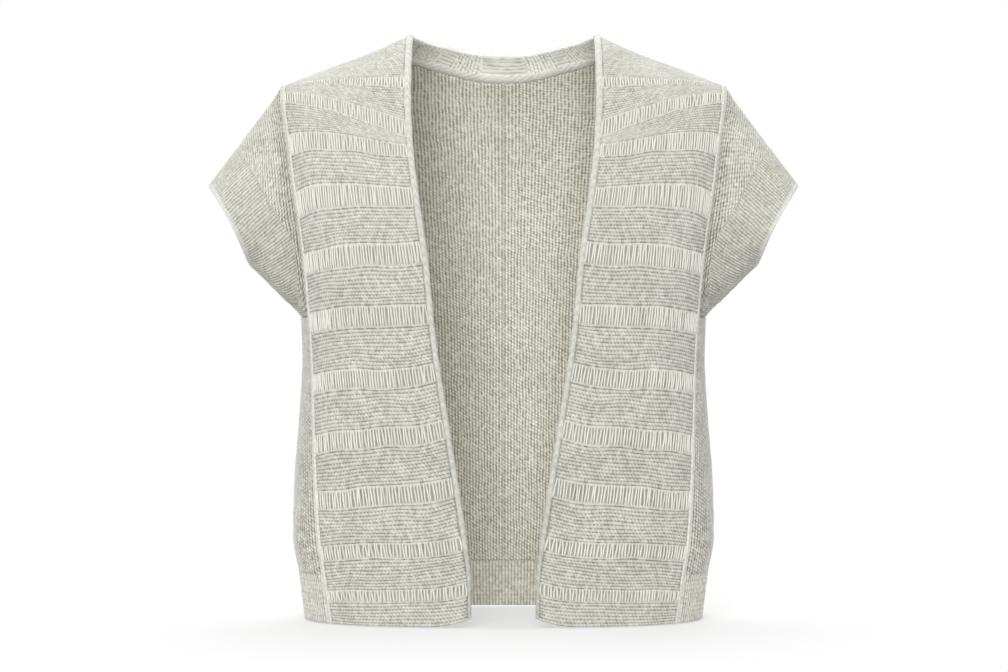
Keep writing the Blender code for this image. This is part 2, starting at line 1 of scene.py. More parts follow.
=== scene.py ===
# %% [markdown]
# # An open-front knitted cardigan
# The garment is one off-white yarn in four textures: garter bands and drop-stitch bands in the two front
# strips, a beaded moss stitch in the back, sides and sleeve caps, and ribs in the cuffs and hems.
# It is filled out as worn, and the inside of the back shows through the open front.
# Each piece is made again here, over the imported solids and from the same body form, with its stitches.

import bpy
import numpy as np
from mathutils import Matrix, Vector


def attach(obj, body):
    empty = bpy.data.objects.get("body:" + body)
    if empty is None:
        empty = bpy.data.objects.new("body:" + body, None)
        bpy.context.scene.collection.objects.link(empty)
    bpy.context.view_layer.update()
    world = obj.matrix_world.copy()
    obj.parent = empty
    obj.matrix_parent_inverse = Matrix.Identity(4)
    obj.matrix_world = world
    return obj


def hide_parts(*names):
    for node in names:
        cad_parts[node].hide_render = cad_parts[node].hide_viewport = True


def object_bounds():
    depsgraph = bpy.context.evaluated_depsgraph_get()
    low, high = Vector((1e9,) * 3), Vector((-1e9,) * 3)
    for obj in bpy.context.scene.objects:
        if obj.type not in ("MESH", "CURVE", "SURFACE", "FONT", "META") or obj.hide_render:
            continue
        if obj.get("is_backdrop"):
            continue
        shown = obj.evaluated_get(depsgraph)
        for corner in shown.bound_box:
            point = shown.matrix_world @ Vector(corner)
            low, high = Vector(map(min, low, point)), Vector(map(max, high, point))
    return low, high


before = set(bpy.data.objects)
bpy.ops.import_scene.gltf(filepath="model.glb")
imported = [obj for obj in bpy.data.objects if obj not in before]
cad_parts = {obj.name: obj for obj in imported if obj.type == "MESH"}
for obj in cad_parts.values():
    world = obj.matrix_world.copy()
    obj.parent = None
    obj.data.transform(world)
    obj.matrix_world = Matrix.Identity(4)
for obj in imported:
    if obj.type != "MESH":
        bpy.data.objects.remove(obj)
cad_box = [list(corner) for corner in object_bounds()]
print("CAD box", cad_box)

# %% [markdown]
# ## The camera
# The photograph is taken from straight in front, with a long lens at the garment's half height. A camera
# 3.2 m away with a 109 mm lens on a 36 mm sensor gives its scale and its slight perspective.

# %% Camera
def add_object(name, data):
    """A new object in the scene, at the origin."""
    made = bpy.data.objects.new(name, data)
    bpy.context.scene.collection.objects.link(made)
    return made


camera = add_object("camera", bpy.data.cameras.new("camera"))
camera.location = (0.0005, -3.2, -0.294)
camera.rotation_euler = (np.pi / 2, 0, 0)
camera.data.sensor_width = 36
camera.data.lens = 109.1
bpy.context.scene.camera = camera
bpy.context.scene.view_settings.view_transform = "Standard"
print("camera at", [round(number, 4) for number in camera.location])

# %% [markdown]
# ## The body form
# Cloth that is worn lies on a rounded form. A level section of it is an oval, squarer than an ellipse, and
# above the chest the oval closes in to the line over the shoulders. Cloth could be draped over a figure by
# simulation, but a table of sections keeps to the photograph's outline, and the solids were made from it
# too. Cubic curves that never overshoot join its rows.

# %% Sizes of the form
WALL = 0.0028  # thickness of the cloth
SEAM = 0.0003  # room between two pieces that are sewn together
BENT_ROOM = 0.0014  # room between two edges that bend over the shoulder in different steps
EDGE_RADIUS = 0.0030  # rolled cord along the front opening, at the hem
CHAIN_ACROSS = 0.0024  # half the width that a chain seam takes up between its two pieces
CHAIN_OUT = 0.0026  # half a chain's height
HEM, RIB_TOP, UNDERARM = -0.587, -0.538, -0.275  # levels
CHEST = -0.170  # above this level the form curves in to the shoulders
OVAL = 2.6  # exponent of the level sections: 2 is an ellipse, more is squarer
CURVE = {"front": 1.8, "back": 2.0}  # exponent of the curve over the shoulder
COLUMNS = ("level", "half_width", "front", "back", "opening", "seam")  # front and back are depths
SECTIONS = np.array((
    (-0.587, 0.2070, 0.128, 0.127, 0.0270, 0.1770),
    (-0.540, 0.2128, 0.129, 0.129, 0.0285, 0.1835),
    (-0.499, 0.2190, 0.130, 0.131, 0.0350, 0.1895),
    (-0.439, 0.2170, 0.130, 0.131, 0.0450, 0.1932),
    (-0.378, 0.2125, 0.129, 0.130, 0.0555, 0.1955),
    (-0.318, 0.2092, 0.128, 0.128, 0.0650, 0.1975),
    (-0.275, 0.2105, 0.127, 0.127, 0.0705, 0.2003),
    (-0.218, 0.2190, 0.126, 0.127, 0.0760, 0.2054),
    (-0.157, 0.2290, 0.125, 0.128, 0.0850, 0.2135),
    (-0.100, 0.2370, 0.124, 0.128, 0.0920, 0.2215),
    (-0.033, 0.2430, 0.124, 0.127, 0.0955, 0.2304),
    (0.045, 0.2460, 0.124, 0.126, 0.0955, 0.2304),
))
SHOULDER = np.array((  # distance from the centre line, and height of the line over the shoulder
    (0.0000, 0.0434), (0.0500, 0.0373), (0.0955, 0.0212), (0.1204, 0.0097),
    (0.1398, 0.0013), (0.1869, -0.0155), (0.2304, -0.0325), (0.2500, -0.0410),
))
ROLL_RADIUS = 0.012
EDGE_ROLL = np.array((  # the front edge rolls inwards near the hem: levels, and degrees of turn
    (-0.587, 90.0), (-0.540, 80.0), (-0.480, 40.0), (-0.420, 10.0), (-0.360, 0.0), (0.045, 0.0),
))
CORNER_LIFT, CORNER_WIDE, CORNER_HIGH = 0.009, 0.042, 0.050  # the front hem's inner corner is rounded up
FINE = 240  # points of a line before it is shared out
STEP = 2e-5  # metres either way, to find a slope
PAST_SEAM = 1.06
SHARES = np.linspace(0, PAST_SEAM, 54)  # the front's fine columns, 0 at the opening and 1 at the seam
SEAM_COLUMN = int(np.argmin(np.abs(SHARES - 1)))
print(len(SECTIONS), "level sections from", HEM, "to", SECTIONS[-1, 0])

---

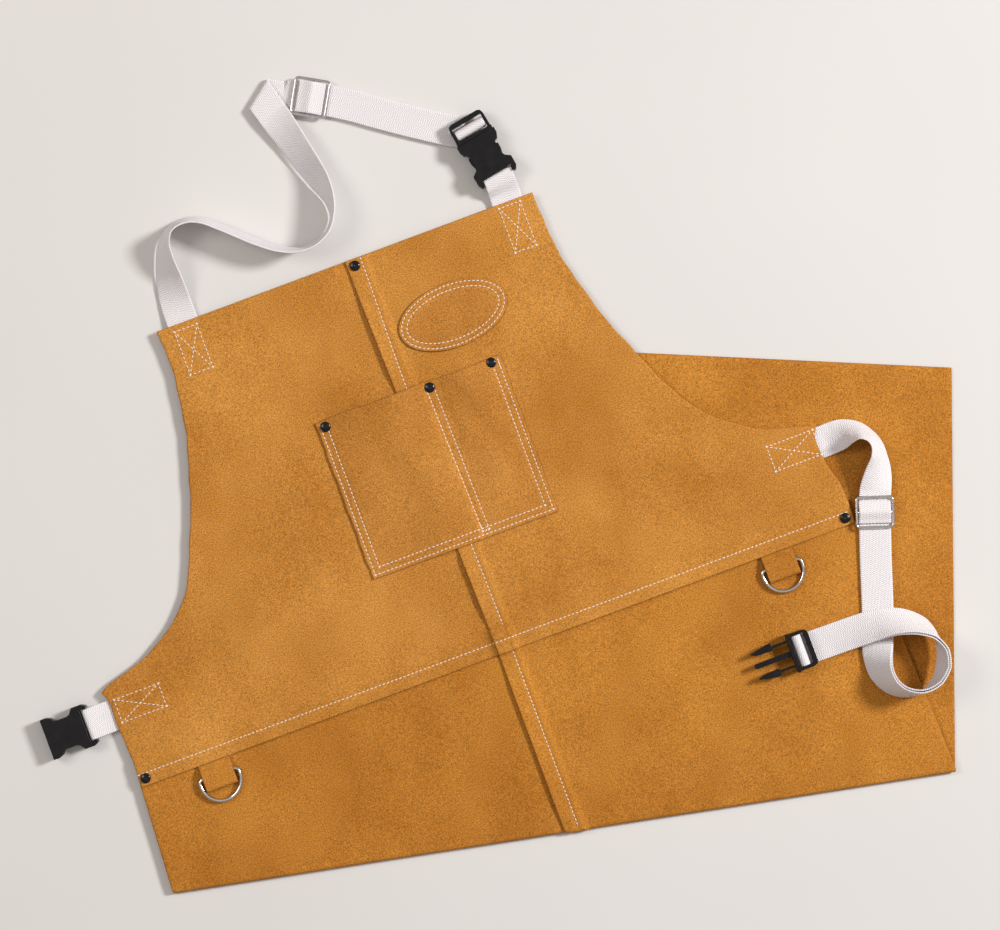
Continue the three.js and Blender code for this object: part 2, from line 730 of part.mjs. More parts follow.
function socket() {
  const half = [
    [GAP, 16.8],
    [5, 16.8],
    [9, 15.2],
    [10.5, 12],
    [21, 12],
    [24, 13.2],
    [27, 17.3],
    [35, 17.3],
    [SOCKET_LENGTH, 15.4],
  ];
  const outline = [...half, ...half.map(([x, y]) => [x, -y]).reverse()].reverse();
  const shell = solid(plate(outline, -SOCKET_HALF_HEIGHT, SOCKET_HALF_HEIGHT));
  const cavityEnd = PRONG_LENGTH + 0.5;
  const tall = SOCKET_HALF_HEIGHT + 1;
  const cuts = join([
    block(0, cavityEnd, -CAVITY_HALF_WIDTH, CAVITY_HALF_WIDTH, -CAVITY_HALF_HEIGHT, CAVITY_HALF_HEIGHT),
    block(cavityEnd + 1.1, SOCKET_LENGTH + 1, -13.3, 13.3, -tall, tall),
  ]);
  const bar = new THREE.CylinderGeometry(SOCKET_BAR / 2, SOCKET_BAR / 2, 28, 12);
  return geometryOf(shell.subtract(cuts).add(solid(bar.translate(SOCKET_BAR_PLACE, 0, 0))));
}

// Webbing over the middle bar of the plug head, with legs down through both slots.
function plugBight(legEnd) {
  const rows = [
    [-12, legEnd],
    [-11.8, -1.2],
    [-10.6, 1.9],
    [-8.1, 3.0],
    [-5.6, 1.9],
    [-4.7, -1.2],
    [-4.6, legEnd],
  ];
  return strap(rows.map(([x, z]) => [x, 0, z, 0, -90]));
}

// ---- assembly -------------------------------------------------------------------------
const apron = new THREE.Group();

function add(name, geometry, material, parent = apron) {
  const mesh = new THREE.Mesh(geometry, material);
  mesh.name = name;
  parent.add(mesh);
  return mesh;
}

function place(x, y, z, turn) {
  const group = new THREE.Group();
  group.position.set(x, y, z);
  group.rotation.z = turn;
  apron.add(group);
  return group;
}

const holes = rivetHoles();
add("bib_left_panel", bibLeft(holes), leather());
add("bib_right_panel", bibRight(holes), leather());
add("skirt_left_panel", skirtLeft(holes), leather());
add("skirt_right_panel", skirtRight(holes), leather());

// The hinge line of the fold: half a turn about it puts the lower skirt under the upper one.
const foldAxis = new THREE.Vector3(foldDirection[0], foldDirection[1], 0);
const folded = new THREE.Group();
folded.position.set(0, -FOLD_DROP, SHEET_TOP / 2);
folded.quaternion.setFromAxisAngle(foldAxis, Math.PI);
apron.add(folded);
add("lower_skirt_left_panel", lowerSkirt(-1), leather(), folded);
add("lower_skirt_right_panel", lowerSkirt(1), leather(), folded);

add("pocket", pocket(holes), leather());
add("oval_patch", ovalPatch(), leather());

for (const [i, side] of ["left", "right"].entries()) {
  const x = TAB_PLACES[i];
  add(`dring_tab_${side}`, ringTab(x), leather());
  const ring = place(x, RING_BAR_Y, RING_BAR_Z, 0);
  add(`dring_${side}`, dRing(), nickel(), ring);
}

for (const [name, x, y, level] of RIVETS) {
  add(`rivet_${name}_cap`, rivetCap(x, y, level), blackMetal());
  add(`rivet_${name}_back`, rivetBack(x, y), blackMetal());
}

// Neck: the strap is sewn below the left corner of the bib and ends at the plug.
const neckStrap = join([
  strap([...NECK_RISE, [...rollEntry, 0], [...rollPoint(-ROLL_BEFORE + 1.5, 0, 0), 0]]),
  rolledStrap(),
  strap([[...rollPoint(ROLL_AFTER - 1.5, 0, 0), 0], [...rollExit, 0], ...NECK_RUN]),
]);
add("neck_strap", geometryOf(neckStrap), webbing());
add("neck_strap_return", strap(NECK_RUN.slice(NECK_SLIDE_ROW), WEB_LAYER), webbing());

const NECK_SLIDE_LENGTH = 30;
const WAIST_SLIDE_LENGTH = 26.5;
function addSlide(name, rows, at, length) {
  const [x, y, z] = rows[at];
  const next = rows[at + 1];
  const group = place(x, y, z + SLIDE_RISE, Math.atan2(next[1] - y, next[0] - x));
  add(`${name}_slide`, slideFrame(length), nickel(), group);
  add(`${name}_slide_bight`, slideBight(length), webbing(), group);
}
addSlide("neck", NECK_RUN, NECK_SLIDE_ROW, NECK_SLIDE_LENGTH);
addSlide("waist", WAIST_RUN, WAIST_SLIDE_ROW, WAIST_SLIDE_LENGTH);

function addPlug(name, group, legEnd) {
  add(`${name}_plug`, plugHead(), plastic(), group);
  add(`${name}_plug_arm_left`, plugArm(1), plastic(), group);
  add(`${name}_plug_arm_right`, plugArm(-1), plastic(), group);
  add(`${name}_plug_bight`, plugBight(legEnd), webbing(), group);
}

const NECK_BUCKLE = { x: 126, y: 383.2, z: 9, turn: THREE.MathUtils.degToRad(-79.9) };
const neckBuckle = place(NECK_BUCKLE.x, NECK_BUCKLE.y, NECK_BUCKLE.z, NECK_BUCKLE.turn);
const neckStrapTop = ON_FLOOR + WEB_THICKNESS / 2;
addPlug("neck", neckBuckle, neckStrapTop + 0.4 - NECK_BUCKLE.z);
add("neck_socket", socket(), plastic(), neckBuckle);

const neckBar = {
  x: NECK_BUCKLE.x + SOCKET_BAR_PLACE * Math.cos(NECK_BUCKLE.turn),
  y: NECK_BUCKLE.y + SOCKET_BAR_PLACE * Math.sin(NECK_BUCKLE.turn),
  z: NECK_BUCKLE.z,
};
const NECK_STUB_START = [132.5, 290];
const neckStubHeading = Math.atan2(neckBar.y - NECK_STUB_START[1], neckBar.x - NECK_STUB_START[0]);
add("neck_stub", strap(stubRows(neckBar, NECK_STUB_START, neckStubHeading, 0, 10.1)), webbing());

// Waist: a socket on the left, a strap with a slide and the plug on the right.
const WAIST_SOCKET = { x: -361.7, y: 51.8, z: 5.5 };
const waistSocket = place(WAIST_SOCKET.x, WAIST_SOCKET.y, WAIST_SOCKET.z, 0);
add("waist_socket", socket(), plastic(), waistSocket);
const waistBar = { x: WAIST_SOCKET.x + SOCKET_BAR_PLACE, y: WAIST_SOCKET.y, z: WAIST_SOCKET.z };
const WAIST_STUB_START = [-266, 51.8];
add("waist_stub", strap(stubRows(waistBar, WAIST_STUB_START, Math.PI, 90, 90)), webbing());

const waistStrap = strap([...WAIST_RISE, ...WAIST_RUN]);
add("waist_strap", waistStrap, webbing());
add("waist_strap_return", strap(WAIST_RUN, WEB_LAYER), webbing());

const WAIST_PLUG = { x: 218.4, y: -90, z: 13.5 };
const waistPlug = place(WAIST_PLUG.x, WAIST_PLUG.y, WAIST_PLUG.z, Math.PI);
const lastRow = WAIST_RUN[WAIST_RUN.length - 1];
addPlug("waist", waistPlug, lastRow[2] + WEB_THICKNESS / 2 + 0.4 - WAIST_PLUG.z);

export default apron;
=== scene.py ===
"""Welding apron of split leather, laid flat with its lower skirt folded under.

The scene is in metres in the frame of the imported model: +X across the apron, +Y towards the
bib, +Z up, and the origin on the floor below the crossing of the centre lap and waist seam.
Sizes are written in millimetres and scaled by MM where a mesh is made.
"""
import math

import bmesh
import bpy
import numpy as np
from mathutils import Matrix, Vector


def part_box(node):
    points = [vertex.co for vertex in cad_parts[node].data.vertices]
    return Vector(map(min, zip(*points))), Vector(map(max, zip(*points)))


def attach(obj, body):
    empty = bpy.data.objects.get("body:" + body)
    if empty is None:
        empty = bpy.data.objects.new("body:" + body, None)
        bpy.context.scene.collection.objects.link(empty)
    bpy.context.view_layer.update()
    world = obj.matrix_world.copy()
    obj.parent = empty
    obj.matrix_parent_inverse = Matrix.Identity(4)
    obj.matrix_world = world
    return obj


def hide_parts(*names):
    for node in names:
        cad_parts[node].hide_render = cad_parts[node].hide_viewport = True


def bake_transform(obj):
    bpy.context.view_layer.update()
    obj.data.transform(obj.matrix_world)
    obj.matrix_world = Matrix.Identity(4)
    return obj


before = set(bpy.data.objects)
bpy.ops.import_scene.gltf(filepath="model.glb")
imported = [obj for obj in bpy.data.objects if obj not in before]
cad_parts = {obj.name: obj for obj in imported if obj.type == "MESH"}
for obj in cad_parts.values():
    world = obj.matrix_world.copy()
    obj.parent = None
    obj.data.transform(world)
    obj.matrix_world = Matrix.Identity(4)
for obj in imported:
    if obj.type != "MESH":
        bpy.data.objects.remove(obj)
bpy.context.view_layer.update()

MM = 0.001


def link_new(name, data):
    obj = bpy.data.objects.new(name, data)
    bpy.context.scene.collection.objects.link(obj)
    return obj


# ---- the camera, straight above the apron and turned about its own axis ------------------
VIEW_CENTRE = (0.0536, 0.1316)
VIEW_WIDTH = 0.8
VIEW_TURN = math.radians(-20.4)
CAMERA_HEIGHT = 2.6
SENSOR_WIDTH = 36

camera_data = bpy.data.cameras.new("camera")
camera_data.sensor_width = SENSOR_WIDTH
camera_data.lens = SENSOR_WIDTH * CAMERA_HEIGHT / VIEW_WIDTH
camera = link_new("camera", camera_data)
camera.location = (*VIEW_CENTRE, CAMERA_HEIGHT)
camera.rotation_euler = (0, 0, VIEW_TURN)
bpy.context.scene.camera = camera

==

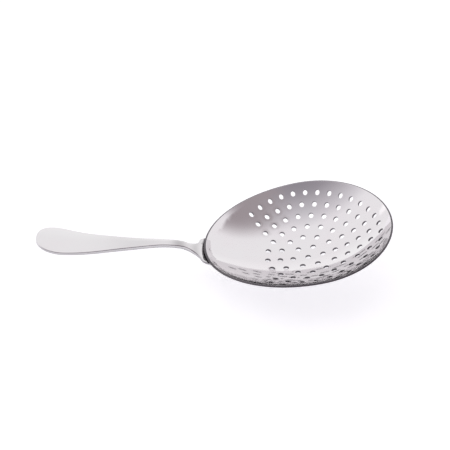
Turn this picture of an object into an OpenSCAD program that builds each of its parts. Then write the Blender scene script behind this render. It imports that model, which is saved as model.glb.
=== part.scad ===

> [Your goal]:
Start at the line with "on the right." and stop after the line with "obj.data.transform(obj.matrix_world)". Repeat exactly the lines in that range.

> [Final result]:
// Waist: a socket on the left, a strap with a slide and the plug on the right.
const WAIST_SOCKET = { x: -361.7, y: 51.8, z: 5.5 };
const waistSocket = place(WAIST_SOCKET.x, WAIST_SOCKET.y, WAIST_SOCKET.z, 0);
add("waist_socket", socket(), plastic(), waistSocket);
const waistBar = { x: WAIST_SOCKET.x + SOCKET_BAR_PLACE, y: WAIST_SOCKET.y, z: WAIST_SOCKET.z };
const WAIST_STUB_START = [-266, 51.8];
add("waist_stub", strap(stubRows(waistBar, WAIST_STUB_START, Math.PI, 90, 90)), webbing());

const waistStrap = strap([...WAIST_RISE, ...WAIST_RUN]);
add("waist_strap", waistStrap, webbing());
add("waist_strap_return", strap(WAIST_RUN, WEB_LAYER), webbing());

const WAIST_PLUG = { x: 218.4, y: -90, z: 13.5 };
const waistPlug = place(WAIST_PLUG.x, WAIST_PLUG.y, WAIST_PLUG.z, Math.PI);
const lastRow = WAIST_RUN[WAIST_RUN.length - 1];
addPlug("waist", waistPlug, lastRow[2] + WEB_THICKNESS / 2 + 0.4 - WAIST_PLUG.z);

export default apron;
=== scene.py ===
"""Welding apron of split leather, laid flat with its lower skirt folded under.

The scene is in metres in the frame of the imported model: +X across the apron, +Y towards the
bib, +Z up, and the origin on the floor below the crossing of the centre lap and waist seam.
Sizes are written in millimetres and scaled by MM where a mesh is made.
"""
import math

import bmesh
import bpy
import numpy as np
from mathutils import Matrix, Vector


def part_box(node):
    points = [vertex.co for vertex in cad_parts[node].data.vertices]
    return Vector(map(min, zip(*points))), Vector(map(max, zip(*points)))


def attach(obj, body):
    empty = bpy.data.objects.get("body:" + body)
    if empty is None:
        empty = bpy.data.objects.new("body:" + body, None)
        bpy.context.scene.collection.objects.link(empty)
    bpy.context.view_layer.update()
    world = obj.matrix_world.copy()
    obj.parent = empty
    obj.matrix_parent_inverse = Matrix.Identity(4)
    obj.matrix_world = world
    return obj


def hide_parts(*names):
    for node in names:
        cad_parts[node].hide_render = cad_parts[node].hide_viewport = True


def bake_transform(obj):
    bpy.context.view_layer.update()
    obj.data.transform(obj.matrix_world)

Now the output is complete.